さて、西田幾多郎という人の別の観点について考えてみよう。それは西田の人間性についてである。どの本で読んだのかは思い出せないので記憶が間違っているかも知れないが、聞いて欲しい。

西田の『善の研究』が出版されるや、若き旧制高校生は競ってこの本を読み熱中した。そして西田哲学に引かれて東京から一人の俊英が京都にやってきた。その俊英とは後年、ジャーナリステックなレトリックを華麗にちりばめた文体で一世を風靡した三木清である。三木は西洋哲学の焼き直しにしかすぎない東大の陳腐な『井の哲』流の哲学に飽き足らず、独自の学説を打ち出していた西田に引かれてわざわざ京都にやってきたのである。三木は持ち前の才気で西田のお気に入りとなり、また当時、学生向けの出版物の著者を探していた岩波茂雄の目にかない、ドイツに留学する機会を得た。本場のドイツ哲学を仕込み、意気揚々と帰国し、アカデミズムというより文壇に論陣はり、次々と論考を発表しては、世間の喝采を得ていた。

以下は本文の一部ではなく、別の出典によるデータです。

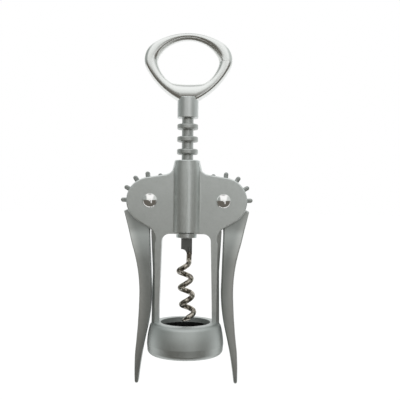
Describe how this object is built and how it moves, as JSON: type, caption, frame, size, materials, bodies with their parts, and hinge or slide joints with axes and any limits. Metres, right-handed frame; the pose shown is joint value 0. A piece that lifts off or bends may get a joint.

しかしいつかしら、三木は思想・主張が当時の政体の受け入れられざるものとなり、治安維持法違反の容疑で投獄されることになった。西田は弟子の三木清が収監された時に、周囲の人が躊躇するなか、敢然とその釈放に奔走したと言われている。第二次世界大戦を遂行していた当時の日本の状況からしてこういった行為は非常に危険であるが、愛弟子のためには、我が身をも省みない献身さは世情の評価するところとなった。これだけでない。西田は同僚の京大教授の河上肇の投獄に対しても、自らは何らの損得もないのに、釈放を求めて運動した。私は西田のこれらの行動から、彼の人としての品性は高く評価している。

4回に分けて述べた西田幾多郎に対する私の評価の締めくくりに入ろう。

この論のはじめ、つまり『稀代の幻学者、西田幾多郎(その1)』で述べたアリストテレスとキケロの話を思い出して欲しい。そこでは、アリストテレスはプラトンは師としては尊敬するものの、真理の方がもっと重要だと言った。それに反し、キケロはプラトンとなら迷路に迷っても悔いないと述べた。私は、上で述べたような西田の人間性の温かみには感動を覚える。しかし、そうだからと言って、西田の哲学的観点に対して賛同することはできない。この意味で私は、西田に対しては、キケロではなく、アリストテレスの立場を取り、西田の二つの著書に対してかなり手厳しく批判した。しかし、彼の人としての暖かい行き方に対しては全く別の意見をもっていると、ここで再度、確認しておきたい。